#### Provided data

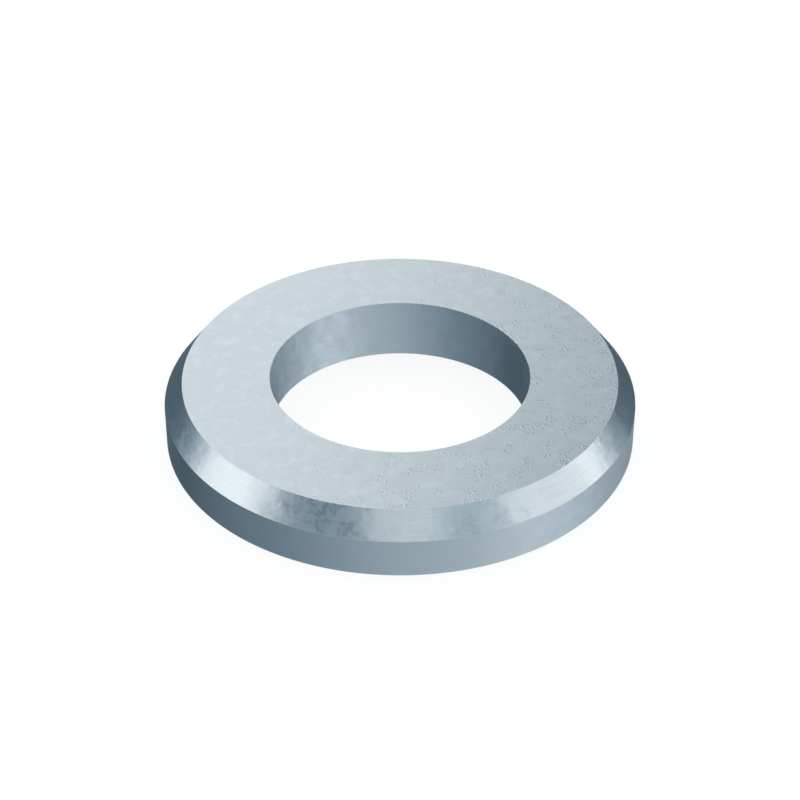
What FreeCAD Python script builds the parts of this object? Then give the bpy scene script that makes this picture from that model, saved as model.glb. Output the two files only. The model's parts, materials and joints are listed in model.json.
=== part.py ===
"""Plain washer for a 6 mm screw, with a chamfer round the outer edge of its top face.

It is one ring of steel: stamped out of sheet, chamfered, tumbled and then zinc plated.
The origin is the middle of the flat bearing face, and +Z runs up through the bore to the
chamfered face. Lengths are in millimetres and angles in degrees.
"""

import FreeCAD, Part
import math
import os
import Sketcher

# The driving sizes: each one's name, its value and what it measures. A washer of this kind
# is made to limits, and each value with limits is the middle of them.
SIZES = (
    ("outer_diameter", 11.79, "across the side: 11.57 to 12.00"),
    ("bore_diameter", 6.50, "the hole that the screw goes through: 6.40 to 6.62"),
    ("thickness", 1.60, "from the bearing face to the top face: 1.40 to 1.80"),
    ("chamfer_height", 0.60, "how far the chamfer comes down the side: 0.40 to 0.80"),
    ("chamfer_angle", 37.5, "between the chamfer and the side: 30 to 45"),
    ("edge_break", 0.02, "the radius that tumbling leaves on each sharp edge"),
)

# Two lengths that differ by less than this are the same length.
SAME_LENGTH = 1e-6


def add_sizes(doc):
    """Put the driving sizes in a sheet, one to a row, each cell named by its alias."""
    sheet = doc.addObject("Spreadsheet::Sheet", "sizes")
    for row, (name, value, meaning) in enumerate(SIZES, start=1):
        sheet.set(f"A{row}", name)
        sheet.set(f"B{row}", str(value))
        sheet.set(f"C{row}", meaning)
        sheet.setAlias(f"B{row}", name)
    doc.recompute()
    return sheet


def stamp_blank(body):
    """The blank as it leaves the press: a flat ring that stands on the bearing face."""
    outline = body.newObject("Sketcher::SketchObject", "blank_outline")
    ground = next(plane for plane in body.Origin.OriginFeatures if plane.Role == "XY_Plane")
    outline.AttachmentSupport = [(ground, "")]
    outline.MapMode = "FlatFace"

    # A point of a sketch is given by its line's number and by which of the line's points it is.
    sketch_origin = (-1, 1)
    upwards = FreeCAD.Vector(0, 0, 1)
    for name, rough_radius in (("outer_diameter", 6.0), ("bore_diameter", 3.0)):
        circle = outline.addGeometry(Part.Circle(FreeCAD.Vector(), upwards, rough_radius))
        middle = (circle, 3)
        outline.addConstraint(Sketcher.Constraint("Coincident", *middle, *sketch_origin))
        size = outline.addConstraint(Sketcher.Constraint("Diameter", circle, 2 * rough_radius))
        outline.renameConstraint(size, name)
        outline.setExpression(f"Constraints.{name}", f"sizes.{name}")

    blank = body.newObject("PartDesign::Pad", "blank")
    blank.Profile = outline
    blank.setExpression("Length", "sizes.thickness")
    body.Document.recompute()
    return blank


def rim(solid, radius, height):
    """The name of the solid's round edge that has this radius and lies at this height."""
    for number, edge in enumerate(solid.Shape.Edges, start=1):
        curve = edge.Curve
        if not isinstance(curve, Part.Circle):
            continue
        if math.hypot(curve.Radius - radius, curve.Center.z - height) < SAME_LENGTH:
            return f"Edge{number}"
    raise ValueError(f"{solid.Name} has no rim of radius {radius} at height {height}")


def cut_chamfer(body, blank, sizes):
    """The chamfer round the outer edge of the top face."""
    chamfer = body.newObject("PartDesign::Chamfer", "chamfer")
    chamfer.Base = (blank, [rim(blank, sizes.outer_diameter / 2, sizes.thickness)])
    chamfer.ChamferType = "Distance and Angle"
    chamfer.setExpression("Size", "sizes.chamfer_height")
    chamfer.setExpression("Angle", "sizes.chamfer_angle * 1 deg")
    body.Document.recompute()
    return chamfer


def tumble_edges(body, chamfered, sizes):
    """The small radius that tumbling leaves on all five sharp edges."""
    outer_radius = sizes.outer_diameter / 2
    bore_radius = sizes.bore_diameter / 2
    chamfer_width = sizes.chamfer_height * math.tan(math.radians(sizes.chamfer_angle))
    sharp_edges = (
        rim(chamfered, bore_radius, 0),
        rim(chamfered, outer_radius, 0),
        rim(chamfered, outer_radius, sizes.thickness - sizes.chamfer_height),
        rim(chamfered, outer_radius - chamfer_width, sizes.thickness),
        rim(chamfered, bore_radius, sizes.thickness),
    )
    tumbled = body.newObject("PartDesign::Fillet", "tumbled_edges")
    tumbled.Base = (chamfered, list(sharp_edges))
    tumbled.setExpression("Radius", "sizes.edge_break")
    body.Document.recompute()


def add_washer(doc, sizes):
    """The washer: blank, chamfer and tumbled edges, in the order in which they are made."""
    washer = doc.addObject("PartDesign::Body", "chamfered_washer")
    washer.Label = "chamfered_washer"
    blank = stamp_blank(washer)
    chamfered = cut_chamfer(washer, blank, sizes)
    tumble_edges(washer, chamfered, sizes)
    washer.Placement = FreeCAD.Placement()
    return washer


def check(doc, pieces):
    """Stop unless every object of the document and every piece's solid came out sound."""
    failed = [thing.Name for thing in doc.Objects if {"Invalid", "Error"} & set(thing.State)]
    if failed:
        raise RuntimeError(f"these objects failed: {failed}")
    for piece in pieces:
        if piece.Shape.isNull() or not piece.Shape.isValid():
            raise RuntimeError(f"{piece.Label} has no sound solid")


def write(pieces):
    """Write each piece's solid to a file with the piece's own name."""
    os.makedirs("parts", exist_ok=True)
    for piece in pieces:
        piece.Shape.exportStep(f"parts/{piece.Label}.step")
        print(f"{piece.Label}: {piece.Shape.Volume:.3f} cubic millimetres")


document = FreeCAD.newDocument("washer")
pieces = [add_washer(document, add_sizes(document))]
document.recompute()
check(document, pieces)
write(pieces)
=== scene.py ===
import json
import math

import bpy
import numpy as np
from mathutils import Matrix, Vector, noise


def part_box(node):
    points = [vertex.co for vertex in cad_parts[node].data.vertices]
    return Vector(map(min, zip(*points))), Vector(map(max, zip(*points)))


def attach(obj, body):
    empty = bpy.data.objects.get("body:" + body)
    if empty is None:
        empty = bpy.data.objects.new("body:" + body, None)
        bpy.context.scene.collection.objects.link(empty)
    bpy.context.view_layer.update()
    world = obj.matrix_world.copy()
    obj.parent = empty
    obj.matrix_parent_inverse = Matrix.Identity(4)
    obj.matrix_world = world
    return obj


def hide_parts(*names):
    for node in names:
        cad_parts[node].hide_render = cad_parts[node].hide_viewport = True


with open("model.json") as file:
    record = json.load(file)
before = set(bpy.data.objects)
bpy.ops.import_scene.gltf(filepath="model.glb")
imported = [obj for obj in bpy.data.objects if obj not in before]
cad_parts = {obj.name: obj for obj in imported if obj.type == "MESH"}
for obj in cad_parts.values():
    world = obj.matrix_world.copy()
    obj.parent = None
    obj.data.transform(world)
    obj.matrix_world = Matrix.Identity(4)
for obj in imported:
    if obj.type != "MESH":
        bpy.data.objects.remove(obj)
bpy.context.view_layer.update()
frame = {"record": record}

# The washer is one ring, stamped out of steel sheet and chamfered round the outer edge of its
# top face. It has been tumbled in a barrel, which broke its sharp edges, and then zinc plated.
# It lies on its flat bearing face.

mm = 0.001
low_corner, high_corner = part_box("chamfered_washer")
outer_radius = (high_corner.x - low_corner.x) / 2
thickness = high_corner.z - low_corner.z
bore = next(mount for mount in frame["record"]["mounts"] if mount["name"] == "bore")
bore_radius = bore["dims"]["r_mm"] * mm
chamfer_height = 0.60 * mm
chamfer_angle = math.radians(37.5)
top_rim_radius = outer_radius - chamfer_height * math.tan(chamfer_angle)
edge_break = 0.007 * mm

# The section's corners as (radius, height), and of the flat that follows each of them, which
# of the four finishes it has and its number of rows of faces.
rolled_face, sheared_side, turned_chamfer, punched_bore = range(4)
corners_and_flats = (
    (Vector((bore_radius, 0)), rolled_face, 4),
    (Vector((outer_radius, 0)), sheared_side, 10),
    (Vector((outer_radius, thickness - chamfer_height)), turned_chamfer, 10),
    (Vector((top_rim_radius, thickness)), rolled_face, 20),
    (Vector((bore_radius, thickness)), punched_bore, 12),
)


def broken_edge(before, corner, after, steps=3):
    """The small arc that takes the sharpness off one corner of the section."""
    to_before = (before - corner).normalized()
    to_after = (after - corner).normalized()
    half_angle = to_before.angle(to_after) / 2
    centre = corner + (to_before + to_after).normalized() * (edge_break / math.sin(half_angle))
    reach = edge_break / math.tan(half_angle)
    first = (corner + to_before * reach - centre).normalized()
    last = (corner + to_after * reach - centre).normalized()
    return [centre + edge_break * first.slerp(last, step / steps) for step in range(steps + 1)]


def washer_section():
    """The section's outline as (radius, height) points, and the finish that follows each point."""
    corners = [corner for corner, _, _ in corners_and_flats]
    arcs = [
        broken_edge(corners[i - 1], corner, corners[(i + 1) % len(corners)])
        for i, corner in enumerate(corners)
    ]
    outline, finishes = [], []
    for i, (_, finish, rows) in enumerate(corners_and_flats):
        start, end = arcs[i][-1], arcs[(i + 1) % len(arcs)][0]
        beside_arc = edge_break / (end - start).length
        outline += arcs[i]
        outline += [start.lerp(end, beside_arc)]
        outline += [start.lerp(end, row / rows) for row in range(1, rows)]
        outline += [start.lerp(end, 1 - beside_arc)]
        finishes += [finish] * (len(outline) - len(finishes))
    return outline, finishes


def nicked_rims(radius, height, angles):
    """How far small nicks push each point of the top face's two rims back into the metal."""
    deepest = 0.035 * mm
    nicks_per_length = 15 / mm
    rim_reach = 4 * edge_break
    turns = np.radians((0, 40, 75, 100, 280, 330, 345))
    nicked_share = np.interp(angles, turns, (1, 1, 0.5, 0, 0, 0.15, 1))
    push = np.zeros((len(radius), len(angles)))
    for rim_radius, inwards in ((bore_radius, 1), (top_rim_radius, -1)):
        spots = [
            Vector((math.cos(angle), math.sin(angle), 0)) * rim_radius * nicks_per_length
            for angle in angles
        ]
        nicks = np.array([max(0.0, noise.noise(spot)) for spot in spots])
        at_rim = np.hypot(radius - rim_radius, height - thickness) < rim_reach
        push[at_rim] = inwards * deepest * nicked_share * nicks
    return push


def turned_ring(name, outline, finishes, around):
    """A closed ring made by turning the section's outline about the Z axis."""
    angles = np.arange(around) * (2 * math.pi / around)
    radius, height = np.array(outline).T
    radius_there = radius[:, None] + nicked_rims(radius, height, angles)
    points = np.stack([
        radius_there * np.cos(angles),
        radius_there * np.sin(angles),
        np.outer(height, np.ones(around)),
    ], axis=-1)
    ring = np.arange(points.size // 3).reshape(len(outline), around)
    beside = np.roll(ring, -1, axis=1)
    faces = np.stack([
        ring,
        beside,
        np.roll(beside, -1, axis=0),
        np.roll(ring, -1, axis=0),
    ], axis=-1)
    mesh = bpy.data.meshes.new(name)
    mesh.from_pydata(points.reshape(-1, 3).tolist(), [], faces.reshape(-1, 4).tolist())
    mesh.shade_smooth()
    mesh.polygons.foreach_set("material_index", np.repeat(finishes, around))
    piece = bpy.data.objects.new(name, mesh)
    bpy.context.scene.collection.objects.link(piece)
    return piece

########
#### Provided data

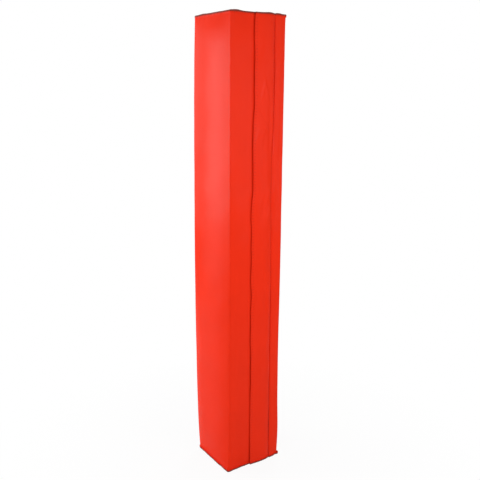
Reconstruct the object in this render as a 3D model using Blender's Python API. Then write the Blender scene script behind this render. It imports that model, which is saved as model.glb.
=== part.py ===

########

What you will do. Only the lines from the one bearing "pieces = [add_washer(document, add_sizes(document))]" through the one bearing "obj.parent = empty" should be repeated, exactly as given.

Solution for this exercise.
pieces = [add_washer(document, add_sizes(document))]
document.recompute()
check(document, pieces)
write(pieces)
=== scene.py ===
import json
import math

import bpy
import numpy as np
from mathutils import Matrix, Vector, noise


def part_box(node):
    points = [vertex.co for vertex in cad_parts[node].data.vertices]
    return Vector(map(min, zip(*points))), Vector(map(max, zip(*points)))


def attach(obj, body):
    empty = bpy.data.objects.get("body:" + body)
    if empty is None:
        empty = bpy.data.objects.new("body:" + body, None)
        bpy.context.scene.collection.objects.link(empty)
    bpy.context.view_layer.update()
    world = obj.matrix_world.copy()
    obj.parent = empty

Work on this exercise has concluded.